> TASK BRIEF
Check every line of the data below for the string "this", and copy the ones that hold it.

> DATASET RECORDS
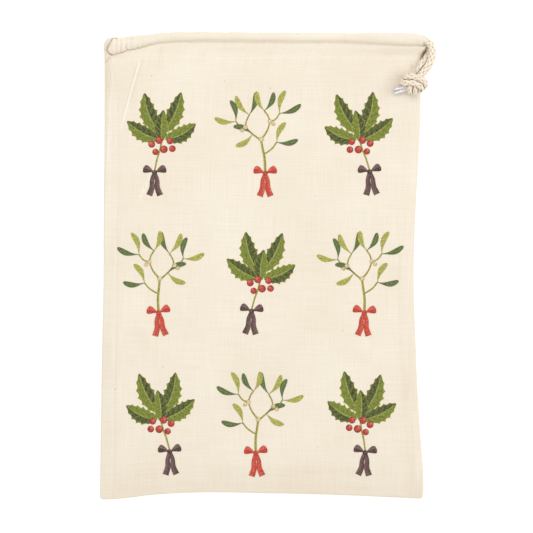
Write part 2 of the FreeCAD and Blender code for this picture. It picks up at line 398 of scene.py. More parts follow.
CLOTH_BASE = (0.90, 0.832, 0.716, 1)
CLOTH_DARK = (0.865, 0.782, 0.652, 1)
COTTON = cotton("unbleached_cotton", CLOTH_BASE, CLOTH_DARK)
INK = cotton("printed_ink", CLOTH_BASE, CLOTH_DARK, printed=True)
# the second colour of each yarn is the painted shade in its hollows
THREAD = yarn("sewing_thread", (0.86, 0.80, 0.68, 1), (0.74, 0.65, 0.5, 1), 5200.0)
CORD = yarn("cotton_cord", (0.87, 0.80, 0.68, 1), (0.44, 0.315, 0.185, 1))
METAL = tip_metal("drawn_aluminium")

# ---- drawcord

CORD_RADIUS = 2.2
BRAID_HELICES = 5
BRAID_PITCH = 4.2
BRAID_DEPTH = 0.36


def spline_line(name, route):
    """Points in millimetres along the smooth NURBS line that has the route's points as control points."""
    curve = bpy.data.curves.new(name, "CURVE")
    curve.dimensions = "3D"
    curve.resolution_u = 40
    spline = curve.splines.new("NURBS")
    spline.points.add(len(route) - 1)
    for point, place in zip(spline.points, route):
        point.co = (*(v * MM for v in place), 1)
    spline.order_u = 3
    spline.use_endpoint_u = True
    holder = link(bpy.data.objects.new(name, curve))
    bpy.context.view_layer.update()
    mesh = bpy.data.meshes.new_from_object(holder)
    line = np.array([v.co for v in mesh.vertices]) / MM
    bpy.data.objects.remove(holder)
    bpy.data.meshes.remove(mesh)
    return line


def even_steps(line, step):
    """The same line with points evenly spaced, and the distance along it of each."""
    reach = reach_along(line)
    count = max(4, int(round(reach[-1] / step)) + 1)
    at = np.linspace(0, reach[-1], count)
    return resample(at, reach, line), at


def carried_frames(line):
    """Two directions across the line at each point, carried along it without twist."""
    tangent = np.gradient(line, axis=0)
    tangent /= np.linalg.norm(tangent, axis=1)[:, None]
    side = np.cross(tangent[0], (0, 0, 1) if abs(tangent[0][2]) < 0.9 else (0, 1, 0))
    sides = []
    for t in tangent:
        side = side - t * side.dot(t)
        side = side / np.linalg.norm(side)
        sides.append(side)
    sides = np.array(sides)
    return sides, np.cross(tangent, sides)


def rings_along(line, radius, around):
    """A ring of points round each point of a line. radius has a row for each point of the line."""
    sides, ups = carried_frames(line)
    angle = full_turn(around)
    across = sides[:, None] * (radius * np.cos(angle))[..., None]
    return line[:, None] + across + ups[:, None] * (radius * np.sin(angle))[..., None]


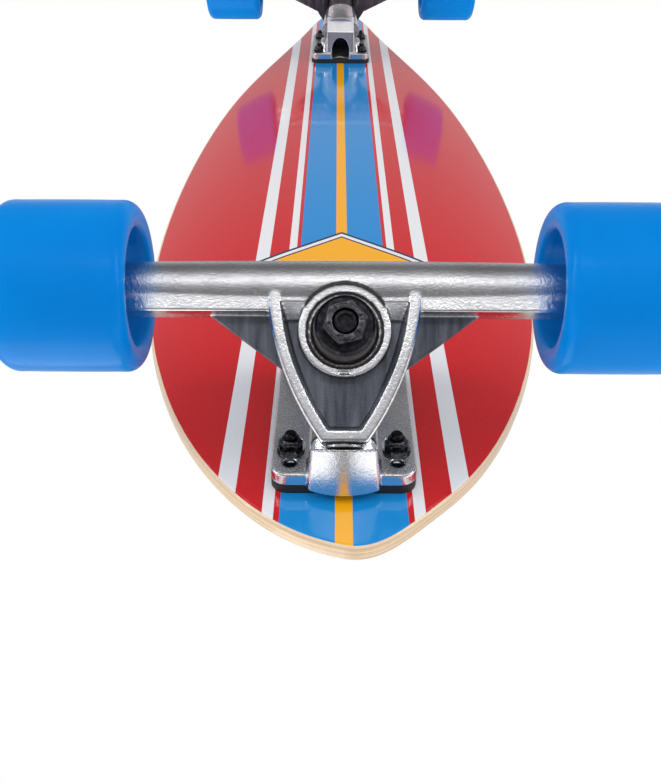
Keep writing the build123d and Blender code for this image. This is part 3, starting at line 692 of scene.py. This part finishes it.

> EXERCISE SOLUTION
Write part 2 of the FreeCAD and Blender code for this picture. It picks up at line 398 of scene.py. More parts follow.
Keep writing the build123d and Blender code for this image. This is part 3, starting at line 692 of scene.py. This part finishes it.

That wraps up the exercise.